Turbocharger Up-Pipes
The factory up-pipes use crush-donut gaskets that leak over time. An exhaust leak here bleeds off turbo energy, causing black smoke, higher EGTs, and sluggish towing performance. Look for black soot on the firewall or back of the block.
Replace failed up-pipes with aftermarket bellowed designs that use flexible stainless steel sections — they handle thermal expansion without cracking the seal again.
Which Year Should You Actually Buy?
Here’s the straightforward breakdown:
Want to tune for power? Target 1999.5 and 2000.
These years combine the full Super Duty upgrade package — intercooler, wastegated turbo, electric lift pump — with guaranteed forged-steel connecting rods. You get safe tuning headroom above 400 rwhp without risking a catastrophic bottom-end failure.
Want the most refined daily driver? Target 2002 and 2003.
These final production years deliver the highest factory power outputs, the most polished PCM calibrations, and the best interior packages including King Ranch trim. PMR rods limit aggressive tuning, but stock reliability on these trucks is genuinely exceptional. They’re also the newest examples available.
Want simplicity and classic styling? Target 1994.5–1997.
The OBS trucks are the easiest to maintain at home. No intercooler complexity, straightforward electronics, and an iconic look that holds real value. Aftermarket support remains strong through specialists like Riffraff Diesel. Plan for some EGT management upgrades if you tow heavy.
Avoid: Early 1999 trucks unless you know exactly what you’re getting into with parts sourcing and upgrade compatibility.
One last thing — wherever you’re shopping, check the frame and oil pan for rust before anything else.
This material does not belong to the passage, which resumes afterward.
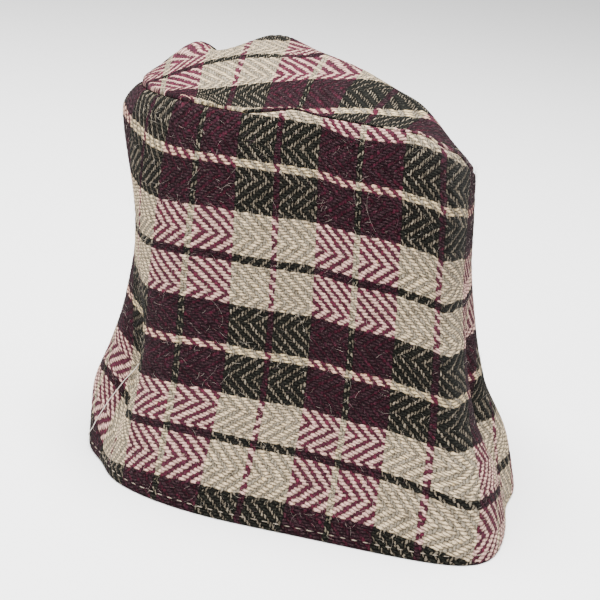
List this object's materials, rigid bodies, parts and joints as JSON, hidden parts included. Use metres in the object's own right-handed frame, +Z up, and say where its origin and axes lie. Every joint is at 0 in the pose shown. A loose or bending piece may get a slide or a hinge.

In Snow Belt states, road salt destroys the structure of these trucks long before the engine gives up. A mechanically perfect 7.3 sitting on a rotted frame isn’t a deal — it’s a project.
The engine itself? Keep the oil clean, the coolant treated, and a spare CPS in the glovebox. That’s the whole formula for reaching 500,000 miles in a truck that asks almost nothing in return.